23 abril, 2008

Pois...

Depois de acidentalmente ter ouvido os comentários da senhora ministra após a tomada de posse de um comissão para a avaliação, não pudemos deixar de, instintivamente, esfregar os olhos, tentando perceber se tais ditos nos vinham de uma dimensão intermédia entre o sono e a realidade, sabendo que se plenamente do sonho tal origem não trariam mal algum ao mundo. Mas não, era verdade, e falava como se nesse momento entrasse triunfalmente em Roma. Depois de ter assinado um memorando de entendimento onde recuou em toda a linha, por mais que o negue -- entendimento onde se nota claramente a intervenção salvífica dos notáveis do partido, incluindo o Primeiro-Ministro, e onde se cumpriu o “dictatum” que António Vitorino tempos antes fizera na RTP --, vinha agora repetir pela enésima vez um discurso cansado e estafado na tomada de posse de um órgão que não foi capaz de criar e por a funcionar em tempo útil.
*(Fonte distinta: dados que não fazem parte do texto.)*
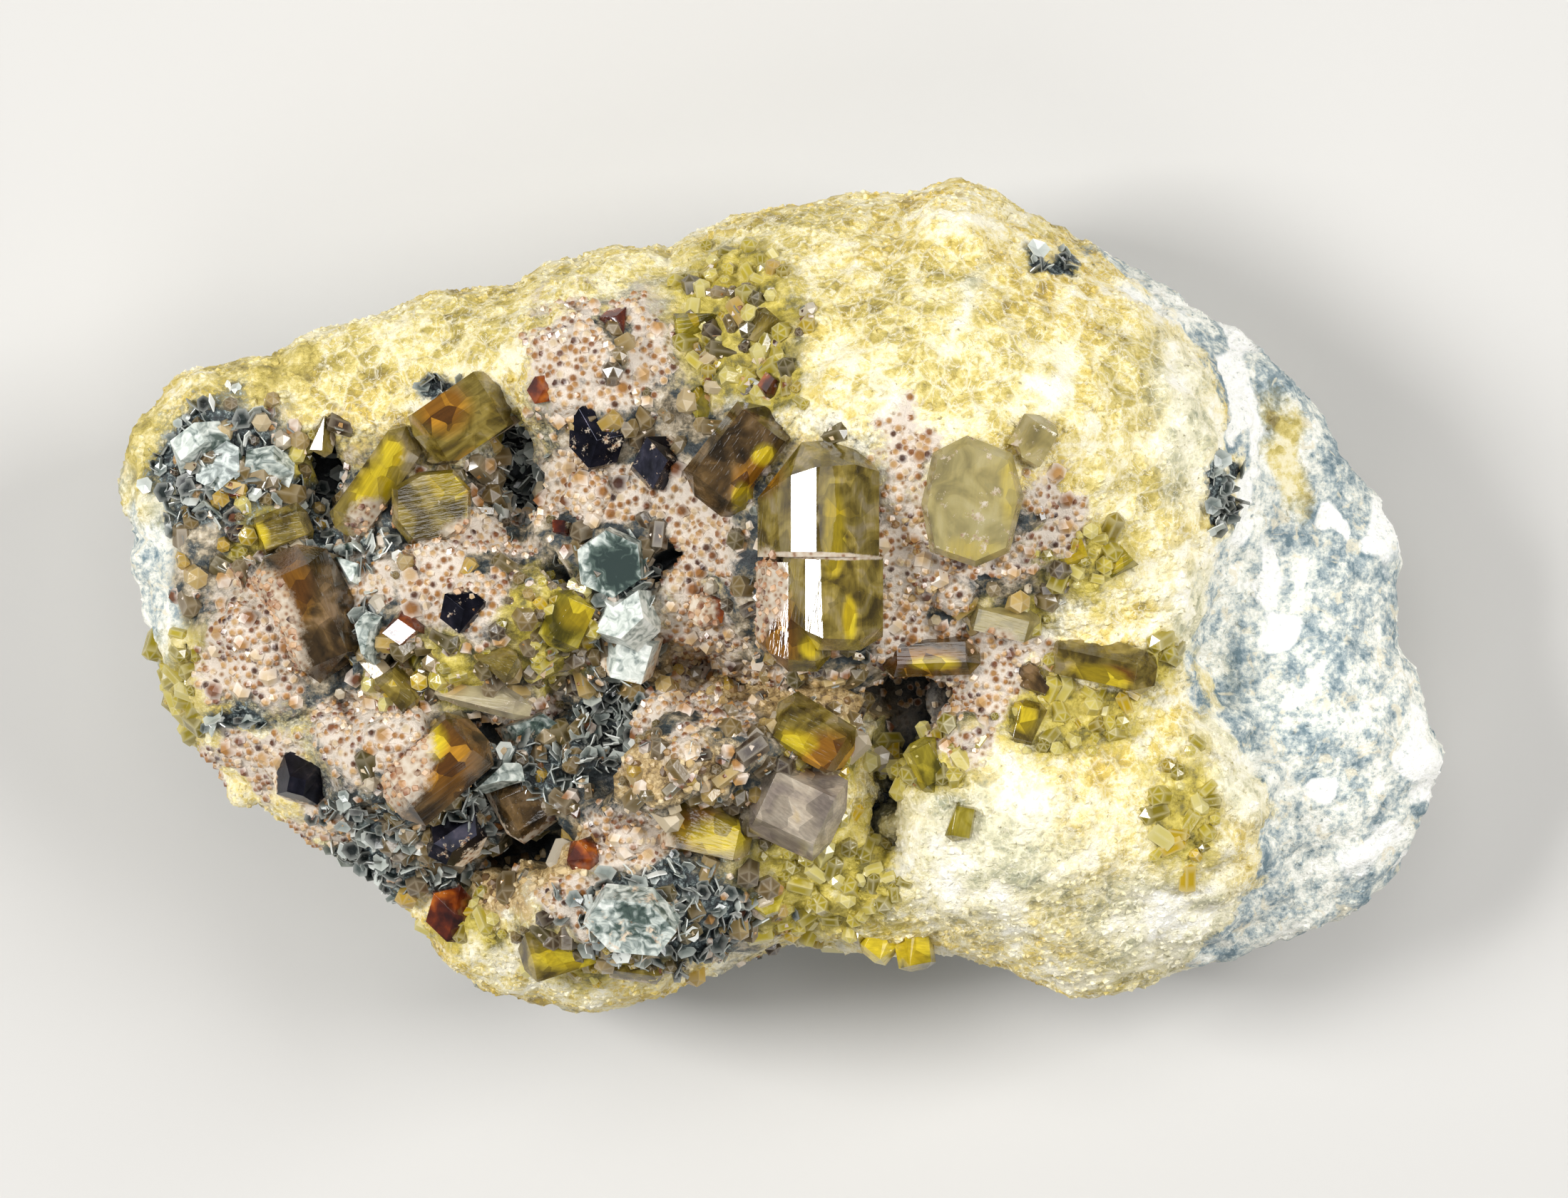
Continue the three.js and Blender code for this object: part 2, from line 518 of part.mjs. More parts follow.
    name: "epidote_yellow_right_upper", colour: "yellowEpidote", kind: "prism",
    size: [1.4, 1.3, 1.0], at: [10.9, 1.6], lift: 0.21, turn: 20,
  },
  {
    name: "epidote_yellow_right_lower", colour: "yellowEpidote", kind: "prism",
    size: [1.5, 1.2, 1.0], at: [12.6, 1.2], lift: 0.21, turn: 40,
  },
  {
    name: "epidote_green_top", colour: "epidote", kind: "prism",
    size: [1.6, 1.3, 1.1], at: [-0.7, 10.0], lift: 0.27, turn: 70,
  },
  {
    name: "epidote_yellow_above_main", colour: "yellowEpidote", kind: "prism",
    size: [1.6, 1.3, 1.1], at: [-3.2, 7.2], lift: 0.3, turn: -60,
  },
  {
    name: "epidote_yellow_top", colour: "yellowEpidote", kind: "prism",
    size: [2.0, 1.1, 1.0], at: [-3.3, 10.2], lift: 0.3, turn: 8,
  },
  {
    name: "epidote_glint_left", colour: "epidote", kind: "prism",
    size: [1.8, 0.9, 0.9], at: [-17.5, 6.1], lift: 0.42, turn: 86, roll: -22,
  },
  {
    name: "magnetite_hexagon", colour: "magnetite", kind: "garnet",
    size: [2.4], at: [-7.0, 5.8], lift: 0.3, turn: 12, tip: 35.3, roll: 45,
  },
  {
    name: "magnetite_box", colour: "magnetite", kind: "garnet",
    size: [2.5], at: [-4.8, 4.9], lift: 0.36, turn: 8, tip: 12, roll: 40,
  },
  {
    name: "magnetite_middle", colour: "magnetite", kind: "garnet",
    size: [2.0], at: [-12.1, -0.6], lift: 0.3, turn: 20, tip: 30, roll: 45,
  },
  {
    name: "magnetite_lower_left", colour: "magnetite", kind: "magnetite",
    size: [2.3], at: [-18.2, -6.9], lift: 0.36, turn: 30, tip: 20, roll: 10,
  },
  {
    name: "magnetite_groove", colour: "magnetite", kind: "magnetite",
    size: [2.7], at: [-12.6, -9.0], lift: 0.24, turn: 10, tip: 30, roll: 35,
  },
  {
    name: "garnet_brown_left", colour: "garnet", kind: "garnet",
    size: [1.6], at: [-20.5, 0.6], lift: 0.24, turn: 10, tip: 35, roll: 45,
  },
  {
    name: "garnet_orange_left", colour: "garnet", kind: "garnet",
    size: [1.1], at: [-20.8, 3.9], lift: 0.21, turn: 30, tip: 20,
  },
  {
    name: "garnet_glint_middle", colour: "garnet", kind: "garnet",
    size: [1.8], at: [-14.2, -1.4], lift: 0.3, turn: 4, tip: -22,
  },
  {
    name: "garnet_lower_rim", colour: "garnet", kind: "garnet",
    size: [2.4], at: [-12.6, -12.2], lift: 0.48, turn: 15, tip: 30, roll: 45,
  },
  {
    name: "garnet_brown_lower", colour: "garnet", kind: "garnet",
    size: [1.8], at: [-7.5, -10.0], lift: 0.24, turn: 5, tip: 15, roll: 45,
  },
  {
    name: "garnet_by_main", colour: "garnet", kind: "garnet",
    size: [1.7], at: [-2.8, -0.6], lift: 0.3, turn: 25, tip: 40, roll: 30,
  },
  {
    name: "garnet_top", colour: "garnet", kind: "garnet",
    size: [1.4], at: [-6.3, 10.2], lift: 0.21, turn: 60, tip: 10, roll: 30,
  },
  {
    name: "garnet_upper_left", colour: "garnet", kind: "garnet",
    size: [1.3], at: [-9.1, 7.7], lift: 0.21, turn: 0, tip: 30, roll: 45,
  },
  {
    name: "garnet_purple_top", colour: "garnet", kind: "garnet",
    size: [1.3], at: [-0.4, 7.7], lift: 0.24, turn: 20, tip: 20,
  },
  {
    name: "garnet_orange_middle", colour: "garnet", kind: "garnet",
    size: [1.1], at: [-8.3, 2.4], lift: 0.24, turn: 45, tip: 0, roll: 10,
  },
  {
    name: "chlorite_green_disc", colour: "chlorite", kind: "chlorite",
    size: [2.7, 2.6, 1.3], plates: 2, fan: 14, at: [-6.4, 1.3], lift: 0.54, turn: 20, tip: 12,
  },
  {
    name: "chlorite_pale_book", colour: "chlorite", kind: "chlorite",
    size: [2.5, 2.3, 2.6], plates: 2, fan: 60, at: [-5.6, -1.2], lift: 0.36, turn: -30, tip: 30, roll: -35,
  },
  {
    name: "chlorite_roundel", colour: "chlorite", kind: "chlorite",
    size: [2.1, 2.0, 1.1], plates: 2, fan: 20, at: [-9.4, -5.4], lift: 0.54, turn: 10, tip: -12,
  },
  {
    name: "chlorite_dish", colour: "chlorite", kind: "chlorite",
    size: [2.5, 1.6, 1.2], plates: 2, fan: 40, at: [-11.1, -6.6], lift: 0.36, turn: 12, roll: 50,
  },
  {
    name: "chlorite_curl", colour: "chlorite", kind: "chlorite",
    size: [1.9, 1.8, 1.4], plates: 2, fan: 50, at: [-16.0, -1.5], lift: 0.42, turn: 70, roll: 30,
  },
  {
    name: "chlorite_curl_upper", colour: "chlorite", kind: "chlorite",
    size: [1.8, 1.5, 1.2], plates: 2, fan: 45, at: [-16.3, 1.2], lift: 0.36, turn: -20, roll: 55,
  },
  {
    name: "chlorite_flakes_left", colour: "chlorite", kind: "chlorite",
    size: [2.4, 2.2, 1.6], plates: 2, fan: 40, at: [-22.4, 6.0], lift: 0.42, turn: 30, roll: 40,
    grownWith: [
      {
        kind: "chlorite",
        size: [2.2, 2.0, 1.4], plates: 2, fan: 40, at: [-21.2, 4.9], lift: -0.1, turn: 80, roll: -35,
      },
      {
        kind: "chlorite",
        size: [2.2, 2.0, 1.3], plates: 2, fan: 30, at: [-19.6, 5.0], lift: 0, turn: 0, roll: 25,
      },
      {
        kind: "chlorite",
        size: [2.0, 1.8, 1.2], plates: 2, fan: 36, at: [-22.0, 3.2], lift: -0.2, turn: 130, roll: 40,
      },
    ],
  },
  {
    name: "chlorite_grey_green_rim", colour: "chlorite", kind: "chlorite",
    size: [3.6, 2.6, 1.9], plates: 2, fan: 24, at: [-5.6, -11.9], lift: 0.42, turn: -14, roll: 18,
    grownWith: [
      {
        kind: "chlorite",
        size: [2.7, 2.4, 1.8], plates: 2, fan: 26, at: [-2.9, -11.1], lift: 0.06, turn: 66, roll: 24,
      },
    ],
  },
];

// Small garnets fused to the rock in its sugary patches, clear of the named crystals.
function sugarGrains(grow) {
  const random = randomSource(2);
  const grains = [];
  for (const { at, reach, turn, grains: count } of SUGAR_PATCHES) {
    for (let made = 0, tries = 0; made < count && tries < SUGAR_TRIES; tries += 1) {
      const spin = random() * 2 * Math.PI;
      const out = Math.sqrt(random());
      const angle = radians(turn);
      const u = reach[0] * out * Math.cos(spin);
      const v = reach[1] * out * Math.sin(spin);
      const x = at[0] + u * Math.cos(angle) - v * Math.sin(angle);
      const y = at[1] + u * Math.sin(angle) + v * Math.cos(angle);
      const radius = SUGAR_GRAIN * (0.8 + 0.4 * random());
      const near = ({ at: middle, clear = middle, size: [across] }) =>
        Math.hypot(clear[0] - x, clear[1] - y) < radius + across * 0.5;
      if (CRYSTALS.some((crystal) => [crystal, ...(crystal.grownWith ?? [])].some(near))) continue;
      const grain = dodecahedron(radius + grow)
        .rotateX(random() * Math.PI)
        .rotateZ(random() * Math.PI)
        .translate(x, y, faceHeight(x, y) + radius * 0.1);
      grains.push(toSolid(grain));
      made += 1;
    }
  }
  return grains;
}

// The rock with its sugary grains, made larger on every side by grow.
function rockSolid(grow) {
  const ball = new THREE.IcosahedronGeometry(1, ROCK_DETAIL);
  const position = ball.getAttribute("position");
  for (let i = 0; i < position.count; i += 1) {
    const point = rockPoint(new THREE.Vector3().fromBufferAttribute(position, i).normalize(), grow);
    position.setXYZ(i, point.x, point.y, point.z);
  }
  return joined([toSolid(ball), ...sugarGrains(grow)]);
}

function namedMesh(name, solid, colour) {
  const mesh = new THREE.Mesh(toGeometry(solid), new THREE.MeshStandardMaterial(COLOURS[colour]));
  mesh.name = name;
  return mesh;
}

const specimen = new THREE.Group();
specimen.add(namedMesh("rock", rockSolid(0), "rock"));

const grownRock = rockSolid(GAP);
const grownCrystals = [];
for (const crystal of CRYSTALS) {
  const free = grownCrystals.reduce((solid, other) => solid.subtract(other), crystalSolid(crystal, 0));
  specimen.add(namedMesh(crystal.name, largestBody(free.subtract(grownRock)), crystal.colour));
  grownCrystals.push(crystalSolid(crystal, GAP));
}

export default specimen;
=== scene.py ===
"""Dresses a lump of rock that carries epidote, magnetite, garnet and chlorite crystals.

It is laid out as an add-on, and runs as a script: the operators make the rock, its grains, its crystals and
the stage in turn. Lengths in the tables are millimetres in the frame's own axes.
"""

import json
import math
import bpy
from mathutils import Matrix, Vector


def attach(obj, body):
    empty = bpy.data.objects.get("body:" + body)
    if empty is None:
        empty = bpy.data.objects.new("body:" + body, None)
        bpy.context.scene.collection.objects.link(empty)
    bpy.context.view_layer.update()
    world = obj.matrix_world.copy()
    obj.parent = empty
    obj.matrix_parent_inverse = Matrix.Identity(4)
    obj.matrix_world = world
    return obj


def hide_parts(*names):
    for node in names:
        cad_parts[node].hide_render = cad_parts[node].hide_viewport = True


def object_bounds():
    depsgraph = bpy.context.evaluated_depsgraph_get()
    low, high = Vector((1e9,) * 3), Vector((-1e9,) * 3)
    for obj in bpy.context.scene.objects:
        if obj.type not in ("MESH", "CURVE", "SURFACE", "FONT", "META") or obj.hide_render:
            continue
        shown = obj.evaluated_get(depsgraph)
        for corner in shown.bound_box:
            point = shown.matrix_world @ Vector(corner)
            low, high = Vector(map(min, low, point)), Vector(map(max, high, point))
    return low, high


bl_info = {
    "name": "Epidote and magnetite specimen",
    "version": (1, 0, 0),
    "blender": (4, 5, 0),
    "location": "3D View > Sidebar > Specimen",
    "description": "Makes the surfaces, grains, crystals and stage of a mineral specimen",
    "category": "Object",
}

from functools import partial

import bmesh
import bpy
import numpy as np
from mathutils import Vector, noise
from mathutils.bvhtree import BVHTree

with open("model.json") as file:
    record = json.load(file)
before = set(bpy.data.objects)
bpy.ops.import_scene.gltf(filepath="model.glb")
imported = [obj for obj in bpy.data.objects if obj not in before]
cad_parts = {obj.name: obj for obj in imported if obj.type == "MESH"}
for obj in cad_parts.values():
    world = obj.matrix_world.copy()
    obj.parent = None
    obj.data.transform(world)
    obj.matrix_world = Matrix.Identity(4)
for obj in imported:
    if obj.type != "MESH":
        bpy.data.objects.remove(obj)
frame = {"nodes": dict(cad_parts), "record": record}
CAD_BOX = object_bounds()

MM = 0.001
BODY = "root"
SEED = 7
TINT_SEED = 31
SCATTER = "strewn_grains"

# The photograph's frame, and where the middle of the lump lies in it.
PHOTO_WIDTH, PHOTO_HEIGHT = 2199, 1680
PHOTO_MIDDLE = (1098.0, 833.5)
PIXELS_PER_MM = 36.68

# Where the yellow crust ends and the grey rock begins, from the top edge down.
CRUST_EDGE = [
    (9.2, 15.7), (12.2, 12.2), (15.3, 9.9), (16.6, 7.0), (16.9, 3.6), (15.6, 0.2),
    (15.1, -2.6), (16.6, -5.2), (18.3, -7.6), (17.8, -10.6), (14.4, -15.7),
]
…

Temos que concordar que não bate certo que um órgão que pede tempo -- esse tempo que os professores sempre pediram, lembram! --para trabalhar e que "tem todo o tempo do Mundo" como diz a ministra e que devia coordenar um processo de avaliação que ela queria em pleno desde o 2º período lectivo…

Já não incomoda o discurso, nem a incoerência ou os favores que os amigos jornalistas lhe fazem para recompor a imagem de inovação e rigor com que iniciou o seu consulado. Incomoda a persistência com que nos agride a memória e a cansada inteligência, fazendo crer que à força de um discurso mil vezes repetido a realidade se transmuta ao seu gosto e as inteligências de todos se congregam em redor e em obediência à sua.

Assinar o memorando não é, de facto, nenhum recuo, mas tão só confessar a falência do seu projecto e a fraqueza política das suas intenções. Basta ver que a avaliação dos professores este ano nem chega aos calcanhares, em rigor e exigência, ao processo de avaliação que a senhora ministra diz … que não havia! O decreto que está para sair devia, em rigor, ser o último documento com a sua chancela, já que deixa para a posteridade a prova de que uma iluminação do momento… nada pode contra o absurdo e absoluto desconhecimento da dura realidade. Sem dúvida, desconhecimento dos reais bloqueios e resistências às mudanças, mas também desconhecimento das energias vitais sem as quais nenhum reforma se implementa e sustenta. Até nisso falhou: identificou os inimigos da reforma onde eles não estavam, e não percebeu que é ela própria a inimiga das reformas que quer implementar: perdeu a confiança dos “reformados” pela falta de consideração por eles de que se pavoneou, e pela falta de qualidade dos projectos que elaborou. Além disso, pelo excessivo peso que colocou nos ambientes externos à escola arvorou-se na campeã do facilitismo que combate, como se a filosofia da escola se deva subjugar ou limitar pelos problemas e limites que estruturalmente está vocacionada para superar e quebrar.

De medidas em medidas, de discurso em discurso se arrasta uma governante, ferida na sua autoridade e credibilidade. Sim, porque havendo os professores encertado as negociações, não irão parar enquanto não virem discutida todos os pontos de uma agenda: é pública, clara e não oculta!

Claro que por agora tudo acalmará, mas não deixará de ir em crescendo até 2009, e nem o reiterado apoio que a ministra aí diz ter livrará o governo desse espinho cravado no corpo. Naturalmente que só ela acredita nesse apoio incondicional por não saber ler os sinais que a cercam, mas a verdade é que o desinteresse do Primeiro-Ministro pela educação, a falta de sentido crítico e de percepção por parte do governo do fraco ou nulo alcance de algumas medidas que com pompa reputam de salvíficas da educação, deixam uma imagem desse sector como coutada ou recreio da senhora ministra…

Naturalmente que já ninguém pede a substituição da senhora ministra, mas incomoda saber que o Primeiro-Ministro não saiba a razão disso.